Con lágrimas y dolor del alma se debe procurar recompensar por los pecados pasados, y satisfacer por ellos con dolorosa contrición y amargura de su corazón, pues la eternidad de bienes que por ellos perdió, con la penitencia se repara. Porque es tan eficaz esta virtud, que restaura lo pasado; y aunque dicen que lo hecho no tiene remedio, y que en lo pasado no hay poder, esta poderosísima virtud tiene tanto poder, que deshace lo hecho y prevalece en lo pasado; pues los pecados hechos quita, como si no se hubiesen hecho.
J. E. Nieremberg, Diferencia entre lo temporal y lo eterno
| Santa Gala |
A este respecto, tampoco creo que se deba pasar en silencio lo que supe por el relato de personas serias y fidedignas. Así, en tiempos de los godos, Gala, una nobilísima joven de esta ciudad de Roma —hija del cónsul y patricio Símmaco—, que había contraído matrimonio en su juventud, quedó viuda al morir su marido en el espacio tan sólo de un año.
[Gala pertenecía a una ilustre familia consular romana. Su padre, Símmaco, ocupó importantes cargos durante el reinado de Teodorico, y luego, acusado de traición, fue ajusticiado en 525.]
Y cuando, nadando como nadaba en la abundancia de las cosas terrenales, tanto su fortuna como su edad hubieran debido llevarla a contraer nuevo matrimonio, ella prefirió unirse a Dios en nupcias espirituales —en las cuales se comienza desde la aflicción, pero se termina llegando a los gozos eternos— antes que someterse a las nupcias carnales, que empiezan siempre desde la alegría y acaban con la aflicción.

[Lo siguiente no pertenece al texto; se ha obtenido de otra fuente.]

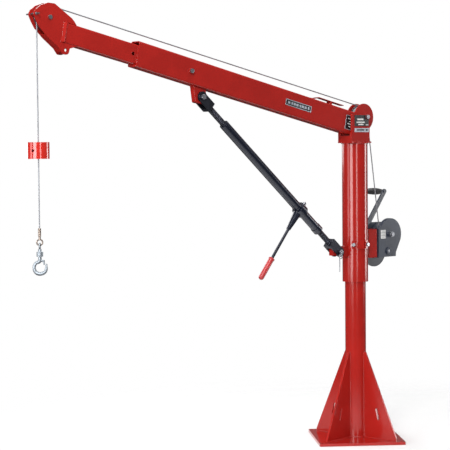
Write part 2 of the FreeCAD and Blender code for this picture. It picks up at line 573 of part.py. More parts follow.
pawl_arm = plate_y("pawl_arm", [[(-158, 862, 6), (-142, 862, 6), (-143, 847, 5), (-159.5, 829), (-163, 833)],
                                ("circle", -150, 855, 8.1)], 4, -42.5)
node("winch_pawl", group("winch_pawl", [pawl_arm]))

# ------------------------------------------------------------------ hook line
DROP_X = HX + dim("rope_radius")
FERRULE_TOP = 986.5
WEIGHT_LOW = 1238.7
weight_high = WEIGHT_LOW + dim("weight_height")


def cable(name, edges):
    # a round rope swept along straight runs and tangent arcs in the mid-plane
    path = Part.Wire([edge.toShape() for edge in edges])
    first = path.OrderedEdges[0]
    start = first.valueAt(first.FirstParameter)
    heading = first.tangentAt(first.FirstParameter)
    section = Part.Wire([Part.makeCircle(dim("rope_dia") / 2, start, heading)])
    solid = path.makePipeShell([section], True, False)
    obj = doc.addObject("Part::Feature", name)
    obj.Shape = solid
    obj.Placement = place()
    expected = math.pi * dim("rope_dia") ** 2 / 4 * path.Length
    print(name, "length", round(path.Length, 1), "volume ratio", round(solid.Volume / expected, 4))
    node(name, obj)
    return path.Length


def on_circle(x, z, radius, angle):
    return V(x + radius * math.cos(angle), 0, z + radius * math.sin(angle))


rope = dim("rope_radius")
coil = dim("drum_coil_radius") + dim("rope_dia") / 2 + 0.4
gap = math.hypot(DX - PX, DZ - PZ)
line = math.atan2(DZ - PZ, DX - PX)
cross = math.acos((rope + coil) / gap)
leave_sheave = line - cross
meet_drum = leave_sheave + math.pi
top_angle = math.atan2(HZ - PZ, HX - PX) + math.pi / 2
sheave_left = on_circle(PX, PZ, rope, leave_sheave)
drum_front = on_circle(DX, DZ, coil, meet_drum)
wrap_end = on_circle(PX, PZ, rope, top_angle)
sweep = (leave_sheave + 2 * math.pi) % (2 * math.pi)
wrap_mid = on_circle(PX, PZ, rope, (sweep + top_angle) / 2)
cable("cable_mast_run", [Part.LineSegment(drum_front, sheave_left), Part.Arc(sheave_left, wrap_mid, wrap_end)])
head_start = on_circle(HX, HZ, rope, top_angle)
cable("cable_boom_run", [Part.LineSegment(wrap_end, head_start)])
cable("cable_head_wrap", [Part.Arc(head_start, on_circle(HX, HZ, rope, top_angle / 2),
                                   on_circle(HX, HZ, rope, 0.0))])
cable("cable_drop", [Part.LineSegment(V(DROP_X, 0, HZ), V(DROP_X, 0, weight_high))])
cable("cable_tail", [Part.LineSegment(V(DROP_X, 0, weight_high), V(DROP_X, 0, FERRULE_TOP - 24))])

weight_blank = cylinder("weight_blank", "weight_dia", "weight_height", (DROP_X, 0, WEIGHT_LOW))
VIEW = ROT(AXIS_Z, math.degrees(math.atan2(0.679, -0.734)))
weight_bore = cylinder("weight_bore", "rope_dia", 80, (DROP_X, 0, WEIGHT_LOW - 5))
weight_slot = box("weight_slot", (1.2, 60, 80), (-12, -60, WEIGHT_LOW - 5))
weight_slot.Placement = FreeCAD.Placement(V(DROP_X, 0, 0), VIEW) * place(-16, -62, WEIGHT_LOW - 5)
weight_hole = cylinder("weight_hole", 10, 30, (0, 0, 0))
weight_hole.Placement = FreeCAD.Placement(V(DROP_X, 0, WEIGHT_LOW + 30), VIEW) * place(-15.5, -20, 0, ROT(AXIS_X, 90))
node("cable_weight", cut("cable_weight", weight_blank, [weight_bore, weight_slot, weight_hole]))

HOOK_AT = FreeCAD.Placement(V(DROP_X, 0, 0), VIEW)
ferrule_body = cylinder("ferrule_body", 11, 29.5, (0, 0, 957))
ferrule_bore = cylinder("ferrule_bore", "rope_dia", 60, (0, 0, 962.5))
thimble_ring = torus("thimble_ring", 10.5, 2.7, (0, 0, 935.5), ROT(AXIS_X, 90))
thimble_neck = cylinder("thimble_neck", 8.5, 14, (0, 0, 944.5))
ferrule_part = cut("ferrule_part", ferrule_body, [ferrule_bore])
node("ferrule", fuse("ferrule", [ferrule_part, thimble_ring, thimble_neck]), HOOK_AT)
eye_ring = torus("eye_ring", 10, 3, (0, 0, 921.8), TO_X)
eye_stem = cylinder("eye_stem", 13, 13, (0, 0, 899))
eye_cup = cylinder("eye_cup", 24, 17, (0, 0, 884))
eye_bore = cylinder("eye_bore", 10.1, 40, (0, 0, 860))
eye_room = cylinder("eye_room", 16, 9, (0, 0, 889))
node("swivel_eye", cut("swivel_eye", fuse("eye_blank", [eye_ring, eye_stem, eye_cup]), [eye_bore, eye_room]),
     HOOK_AT)

HOOK_CZ = 843.0
hook_ring = torus("hook_ring", 18.5, 7.2, (0, 0, HOOK_CZ - 1.5), ROT(AXIS_X, 90))
hook_gap = box("hook_gap", (60, 30, 60), (2, -15, HOOK_CZ + 2), ROT(AXIS_Y, 12))
hook_neck = cylinder("hook_neck", 13, 24, (0, 0, 858))
hook_pin = cylinder("hook_pin", 10, 15, (0, 0, 880.5))
hook_pin_head = cylinder("hook_pin_head", 14, 5, (0, 0, 890.5))
hook_tip = cone("hook_tip", 14, 6, 16, (19, 0, HOOK_CZ - 2), ROT(AXIS_Y, 18))
hook_arc = cut("hook_arc", hook_ring, [hook_gap])
hook_shoulder = box("hook_shoulder", (14, 11, 12), (-8, -5.5, 853))
hook_lug = box("hook_lug", (16, 9, 9), (0, -4.5, 863.5))
hook_latch_pin = cylinder("hook_latch_pin", 3, 15, (13, -7.5, 868), TO_Y)
node("hook", fuse("hook", [hook_arc, hook_neck, hook_pin, hook_pin_head, hook_tip, hook_shoulder, hook_lug,
                           hook_latch_pin]), HOOK_AT)
latch_line = [[(9.5, 871, 2), (16.5, 871, 2), (17.6, 853.5, 1), (14.4, 852.5, 1)], ("circle", 13, 868, 3.1)]
latch_near = plate_y("latch_near", latch_line, 1.4, 6.6)
latch_far = plate_y("latch_far", latch_line, 1.4, -5.2)
latch_bridge = box("latch_bridge", (1.6, 13, 6), (15, -6.5, 853.6))
node("hook_latch", fuse("hook_latch", [latch_near, latch_far, latch_bridge]), HOOK_AT)

# ------------------------------------------------------------------ check and write
doc.recompute()
bad = []
for obj in doc.Objects:
    if "Invalid" in obj.State or "Error" in obj.State:
        bad.append((obj.Name, obj.State))
for obj in nodes:
    if obj.Shape.isNull() or not obj.Shape.isValid():
        bad.append((obj.Label, "shape"))
if bad:
    raise RuntimeError(f"not sound: {bad}")
for obj in nodes:
    obj.Shape.exportStep(os.path.join("parts", obj.Label + ".step"))
    limits = obj.Shape.BoundBox
    print(f"{obj.Label:22s} {len(obj.Shape.Solids):3d} solids {obj.Shape.Volume / 1000:10.1f} cm3  "
          f"X {limits.XMin:8.1f} {limits.XMax:8.1f}  Y {limits.YMin:7.1f} {limits.YMax:7.1f}  "
          f"Z {limits.ZMin:7.1f} {limits.ZMax:7.1f}")
print("boom frame", BOOM, "jib frame", JIB, "strut", strut_angle, strut_length)
print("nodes", len(nodes))
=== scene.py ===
import bpy
import math
import random
from mathutils import Matrix, Vector


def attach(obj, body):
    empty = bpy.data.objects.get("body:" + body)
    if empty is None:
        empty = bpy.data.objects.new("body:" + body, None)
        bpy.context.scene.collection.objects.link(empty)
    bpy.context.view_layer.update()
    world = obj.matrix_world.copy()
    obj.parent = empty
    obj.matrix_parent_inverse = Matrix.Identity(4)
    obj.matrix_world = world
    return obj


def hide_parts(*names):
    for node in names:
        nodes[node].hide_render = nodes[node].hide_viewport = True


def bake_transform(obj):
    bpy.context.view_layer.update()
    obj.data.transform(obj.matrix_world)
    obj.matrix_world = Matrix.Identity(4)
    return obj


# The look of a swivelling jib crane with a hand winch, over the nodes of its CAD frame. In metres: X runs
# from the post to the hook, Y to the side that the camera sees, and Z up from the floor.

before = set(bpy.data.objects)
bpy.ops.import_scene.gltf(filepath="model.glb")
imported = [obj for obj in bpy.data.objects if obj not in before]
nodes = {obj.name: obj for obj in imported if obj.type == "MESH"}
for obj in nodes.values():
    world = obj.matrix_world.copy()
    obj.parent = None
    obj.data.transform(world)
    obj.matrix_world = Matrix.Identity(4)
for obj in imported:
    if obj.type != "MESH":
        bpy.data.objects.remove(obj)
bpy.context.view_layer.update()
random.seed(7)
scene = bpy.context.scene

WORLD_X = Vector((1, 0, 0))
WORLD_Y = Vector((0, 1, 0))
WORLD_Z = Vector((0, 0, 1))


def tilted(angle):
    # the directions along and across a part that rises by angle in the X-Z plane
    along = Vector((math.cos(angle), 0, math.sin(angle)))
    across = Vector((-math.sin(angle), 0, math.cos(angle)))
    return along, across


# ------------------------------------------------------------- main points and directions
PIVOT = Vector((-0.0347, 0, 1.3999))
HEAD = Vector((1.642, 0, 1.7515))
DRUM = Vector((-0.191, 0, 0.8855))
CRANK_TIP = Vector((-0.376, 0, 1.066))
STRUT_FOOT = Vector((0.115, 0, 0.822))
JIB_MOUTH = Vector((1.23541, 0, 1.62832))
BOOM_X, BOOM_Z = tilted(math.radians(12.2))
JIB_X, JIB_Z = tilted(math.radians(11.7))
STRUT_AXIS, STRUT_UP = tilted(math.radians(39.648))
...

Así pues, nada más morir su esposo, renunciando al estado seglar, se consagró al servicio de Dios todopoderoso en un monasterio situado junto a la iglesia de San Pedro Apóstol, y, entregada durante muchos años allí a la oración y a la sencillez de corazón, sufragó a los pobres con la generosidad de sus limosnas. Y habiendo decidido Dios todopoderoso concederle ya la recompensa eterna a sus fatigas, enfermó de un cáncer de pecho. Durante toda la noche solían permanecer encendidos dos candelabros delante de su cama, pues, siendo ella amiga de la luz, no solo aborrecía las tinieblas espirituales, sino también las terrenales.
Y mientras yacía una noche en la cama, extenuada a causa de la citada enfermedad, vio como el apóstol san Pedro se colocaba entre los dos candelabros delante de su humilde lecho. Y ella no se asustó ni se amedrentó, sino que, armada de audacia a causa de su amor, saltó de alegría y le dijo:
—¡Que hay, mi señor? ¿Me han sido perdonados mis pecados?
Y él —siendo como es de rostro sumamente bondadoso— asintió inclinando su cabeza y le dijo:
—Sí, te han sido perdonados. Ven.
Pero, dado que Gala amaba a una religiosa de ese monasterio más que a ninguna otra, al punto añadió:
—Te ruego que venga conmigo la hermana Benita.
Y él le respondió:
—No, que vaya contigo tal otra. La que tú pides habrá de seguirte dentro de treinta dias.
Así pues, una vez terminado este coloquio, desapareció la visión del apóstol que había estado a su lado y que había hablado con ella.
Entonces ella hizo venir enseguida a la madre superiora de toda la congregación y le manifestó lo que había visto y lo que había oido. Y a los tres dias, en compañía de la hermana que le había sido asignada, murió. Y la que ella misma había pedido la siguió a los treinta dias.
Ese hecho ha quedado como digno de recuerdo en el citado monasterio hasta el día de hoy, y, transmitido por las madres de mayor edad, las monjas más jóvenes que actualmente hay en él suelen contarlo con todo detalle, como si ellas mismas hubiesen asistido en aquel tiempo a este milagro tan grande.
San Gregorio Magno, Diálogos IV, 14, 1. 3-5.